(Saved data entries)
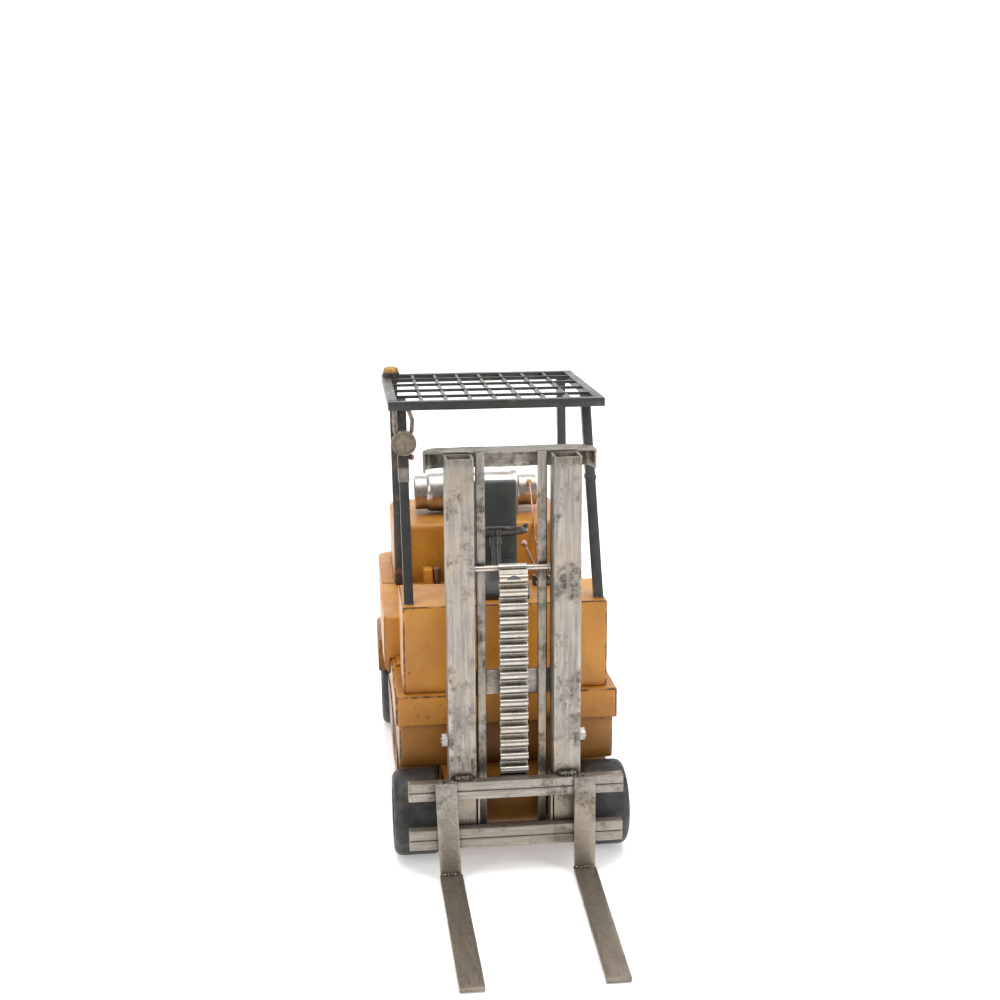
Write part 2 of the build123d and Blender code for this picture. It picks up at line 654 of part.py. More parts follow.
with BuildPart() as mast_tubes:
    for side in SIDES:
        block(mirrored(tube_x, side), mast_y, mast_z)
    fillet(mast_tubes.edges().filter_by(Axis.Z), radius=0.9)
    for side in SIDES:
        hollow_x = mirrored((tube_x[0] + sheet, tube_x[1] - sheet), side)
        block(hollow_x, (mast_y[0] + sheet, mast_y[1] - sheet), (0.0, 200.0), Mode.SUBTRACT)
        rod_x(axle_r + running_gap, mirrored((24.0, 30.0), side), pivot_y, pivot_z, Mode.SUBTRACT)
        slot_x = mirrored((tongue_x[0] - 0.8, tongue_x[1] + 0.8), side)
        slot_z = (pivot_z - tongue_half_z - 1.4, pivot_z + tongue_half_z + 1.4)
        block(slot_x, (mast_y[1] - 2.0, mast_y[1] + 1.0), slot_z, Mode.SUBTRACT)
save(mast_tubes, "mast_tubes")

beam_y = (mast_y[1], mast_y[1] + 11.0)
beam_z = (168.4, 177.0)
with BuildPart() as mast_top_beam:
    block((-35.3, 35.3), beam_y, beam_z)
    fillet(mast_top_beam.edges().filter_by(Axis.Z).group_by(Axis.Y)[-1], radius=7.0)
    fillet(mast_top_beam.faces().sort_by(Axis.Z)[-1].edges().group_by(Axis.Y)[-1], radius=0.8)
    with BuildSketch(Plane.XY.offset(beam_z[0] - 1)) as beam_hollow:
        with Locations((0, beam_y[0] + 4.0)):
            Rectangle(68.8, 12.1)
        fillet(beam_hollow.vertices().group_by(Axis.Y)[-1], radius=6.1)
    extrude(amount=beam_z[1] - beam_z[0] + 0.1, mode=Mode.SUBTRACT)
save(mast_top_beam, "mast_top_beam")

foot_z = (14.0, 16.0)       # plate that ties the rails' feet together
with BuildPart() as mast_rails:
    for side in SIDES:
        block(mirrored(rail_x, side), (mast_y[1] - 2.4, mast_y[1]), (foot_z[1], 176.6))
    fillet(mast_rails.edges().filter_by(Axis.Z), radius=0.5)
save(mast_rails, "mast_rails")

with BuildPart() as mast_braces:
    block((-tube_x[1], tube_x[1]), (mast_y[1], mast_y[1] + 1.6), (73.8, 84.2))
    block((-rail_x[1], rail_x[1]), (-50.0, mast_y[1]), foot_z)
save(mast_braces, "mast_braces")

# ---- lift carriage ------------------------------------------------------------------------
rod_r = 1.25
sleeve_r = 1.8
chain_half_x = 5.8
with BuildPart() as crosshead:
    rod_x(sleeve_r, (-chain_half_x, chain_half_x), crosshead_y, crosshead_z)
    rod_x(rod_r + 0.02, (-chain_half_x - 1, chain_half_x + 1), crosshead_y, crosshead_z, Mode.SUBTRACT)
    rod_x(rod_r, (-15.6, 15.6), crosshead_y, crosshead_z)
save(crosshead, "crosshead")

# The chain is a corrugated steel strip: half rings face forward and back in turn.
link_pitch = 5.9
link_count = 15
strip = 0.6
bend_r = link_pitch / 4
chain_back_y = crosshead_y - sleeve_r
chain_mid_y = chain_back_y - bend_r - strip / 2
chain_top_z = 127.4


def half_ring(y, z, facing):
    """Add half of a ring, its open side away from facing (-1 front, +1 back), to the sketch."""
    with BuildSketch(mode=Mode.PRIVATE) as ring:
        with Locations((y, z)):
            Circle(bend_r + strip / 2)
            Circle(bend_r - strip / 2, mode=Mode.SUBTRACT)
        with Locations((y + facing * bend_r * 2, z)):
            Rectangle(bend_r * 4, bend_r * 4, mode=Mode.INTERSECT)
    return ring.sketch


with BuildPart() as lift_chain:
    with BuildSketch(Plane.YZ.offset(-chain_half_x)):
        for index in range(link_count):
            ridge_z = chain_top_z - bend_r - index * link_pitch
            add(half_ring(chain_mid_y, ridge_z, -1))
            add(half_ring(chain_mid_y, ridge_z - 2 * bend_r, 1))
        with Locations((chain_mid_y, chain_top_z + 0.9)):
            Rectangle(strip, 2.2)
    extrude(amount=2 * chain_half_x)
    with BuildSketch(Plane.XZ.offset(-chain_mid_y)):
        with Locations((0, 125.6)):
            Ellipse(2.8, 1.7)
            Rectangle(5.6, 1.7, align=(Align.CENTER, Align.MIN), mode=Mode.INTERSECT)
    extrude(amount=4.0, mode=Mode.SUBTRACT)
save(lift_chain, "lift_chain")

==

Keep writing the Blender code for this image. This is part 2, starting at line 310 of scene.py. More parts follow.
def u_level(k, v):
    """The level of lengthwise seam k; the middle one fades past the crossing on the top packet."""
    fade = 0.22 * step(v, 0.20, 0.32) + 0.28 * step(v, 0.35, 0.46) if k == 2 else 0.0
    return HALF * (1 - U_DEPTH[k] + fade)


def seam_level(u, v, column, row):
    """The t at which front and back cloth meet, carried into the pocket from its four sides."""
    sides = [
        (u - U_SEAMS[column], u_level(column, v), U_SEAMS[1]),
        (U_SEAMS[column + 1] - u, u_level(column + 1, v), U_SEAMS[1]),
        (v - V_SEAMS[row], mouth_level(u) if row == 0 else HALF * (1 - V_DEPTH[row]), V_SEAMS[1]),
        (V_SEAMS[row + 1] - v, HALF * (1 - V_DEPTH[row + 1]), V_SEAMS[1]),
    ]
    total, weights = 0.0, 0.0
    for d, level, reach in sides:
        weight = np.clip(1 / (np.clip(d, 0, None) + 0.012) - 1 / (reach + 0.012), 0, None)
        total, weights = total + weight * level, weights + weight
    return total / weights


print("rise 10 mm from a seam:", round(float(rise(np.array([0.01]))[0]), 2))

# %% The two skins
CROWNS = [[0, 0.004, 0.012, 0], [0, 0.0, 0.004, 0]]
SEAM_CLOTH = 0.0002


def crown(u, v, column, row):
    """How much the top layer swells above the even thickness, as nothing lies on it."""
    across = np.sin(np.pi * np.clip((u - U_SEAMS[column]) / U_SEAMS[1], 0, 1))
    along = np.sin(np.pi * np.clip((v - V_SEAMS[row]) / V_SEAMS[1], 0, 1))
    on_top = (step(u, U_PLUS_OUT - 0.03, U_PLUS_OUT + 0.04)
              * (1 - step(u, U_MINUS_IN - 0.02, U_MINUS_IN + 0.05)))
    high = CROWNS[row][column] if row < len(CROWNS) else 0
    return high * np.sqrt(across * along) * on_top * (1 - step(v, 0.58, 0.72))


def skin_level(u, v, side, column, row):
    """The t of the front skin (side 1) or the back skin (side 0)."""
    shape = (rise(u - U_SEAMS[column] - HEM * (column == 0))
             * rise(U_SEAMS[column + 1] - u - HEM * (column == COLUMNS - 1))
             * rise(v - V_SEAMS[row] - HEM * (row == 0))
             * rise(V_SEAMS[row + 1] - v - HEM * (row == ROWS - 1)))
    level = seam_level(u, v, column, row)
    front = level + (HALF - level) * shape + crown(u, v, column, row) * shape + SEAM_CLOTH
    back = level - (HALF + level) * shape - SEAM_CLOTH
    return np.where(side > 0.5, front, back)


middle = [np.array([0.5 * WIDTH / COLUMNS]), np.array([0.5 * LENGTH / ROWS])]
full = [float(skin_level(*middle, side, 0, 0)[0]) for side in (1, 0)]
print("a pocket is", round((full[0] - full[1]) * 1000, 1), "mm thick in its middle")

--

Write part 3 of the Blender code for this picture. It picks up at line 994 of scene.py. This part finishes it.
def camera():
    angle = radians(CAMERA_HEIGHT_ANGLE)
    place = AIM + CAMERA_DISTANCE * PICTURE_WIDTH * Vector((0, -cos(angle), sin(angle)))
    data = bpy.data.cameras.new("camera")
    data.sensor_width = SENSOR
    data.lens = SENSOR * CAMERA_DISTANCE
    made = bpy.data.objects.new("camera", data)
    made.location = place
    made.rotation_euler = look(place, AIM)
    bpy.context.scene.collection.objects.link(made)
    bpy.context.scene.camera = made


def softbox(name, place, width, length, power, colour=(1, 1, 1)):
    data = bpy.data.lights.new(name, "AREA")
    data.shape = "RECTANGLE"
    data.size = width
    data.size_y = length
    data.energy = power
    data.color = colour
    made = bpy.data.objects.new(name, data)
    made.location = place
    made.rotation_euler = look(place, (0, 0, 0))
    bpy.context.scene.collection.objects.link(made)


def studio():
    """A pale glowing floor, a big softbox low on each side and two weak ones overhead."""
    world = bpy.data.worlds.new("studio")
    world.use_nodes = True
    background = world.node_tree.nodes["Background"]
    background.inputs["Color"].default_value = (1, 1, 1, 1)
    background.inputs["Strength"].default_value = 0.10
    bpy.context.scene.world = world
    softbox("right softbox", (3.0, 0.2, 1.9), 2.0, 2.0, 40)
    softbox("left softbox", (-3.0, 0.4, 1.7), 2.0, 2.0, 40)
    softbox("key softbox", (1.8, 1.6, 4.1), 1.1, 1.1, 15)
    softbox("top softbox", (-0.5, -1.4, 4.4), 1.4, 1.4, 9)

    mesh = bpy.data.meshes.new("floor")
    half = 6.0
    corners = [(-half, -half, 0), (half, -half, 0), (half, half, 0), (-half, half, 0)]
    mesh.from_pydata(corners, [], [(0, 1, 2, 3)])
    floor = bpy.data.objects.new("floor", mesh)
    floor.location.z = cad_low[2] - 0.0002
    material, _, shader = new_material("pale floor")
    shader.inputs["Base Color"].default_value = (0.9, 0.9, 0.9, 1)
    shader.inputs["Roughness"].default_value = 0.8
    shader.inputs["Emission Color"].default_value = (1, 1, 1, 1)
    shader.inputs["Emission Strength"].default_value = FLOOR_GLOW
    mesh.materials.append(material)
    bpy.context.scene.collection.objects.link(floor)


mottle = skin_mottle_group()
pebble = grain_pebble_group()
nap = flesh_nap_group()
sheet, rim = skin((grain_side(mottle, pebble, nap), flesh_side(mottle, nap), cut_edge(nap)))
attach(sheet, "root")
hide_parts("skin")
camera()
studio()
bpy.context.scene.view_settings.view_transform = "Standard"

- _Work to do_
Retype only this portion of the data above: the line containing "Write part 3", the line containing "bpy.context.scene.camera = made", and all lines between them, exactly.

- _Solution for this task_
Write part 3 of the Blender code for this picture. It picks up at line 994 of scene.py. This part finishes it.
def camera():
    angle = radians(CAMERA_HEIGHT_ANGLE)
    place = AIM + CAMERA_DISTANCE * PICTURE_WIDTH * Vector((0, -cos(angle), sin(angle)))
    data = bpy.data.cameras.new("camera")
    data.sensor_width = SENSOR
    data.lens = SENSOR * CAMERA_DISTANCE
    made = bpy.data.objects.new("camera", data)
    made.location = place
    made.rotation_euler = look(place, AIM)
    bpy.context.scene.collection.objects.link(made)
    bpy.context.scene.camera = made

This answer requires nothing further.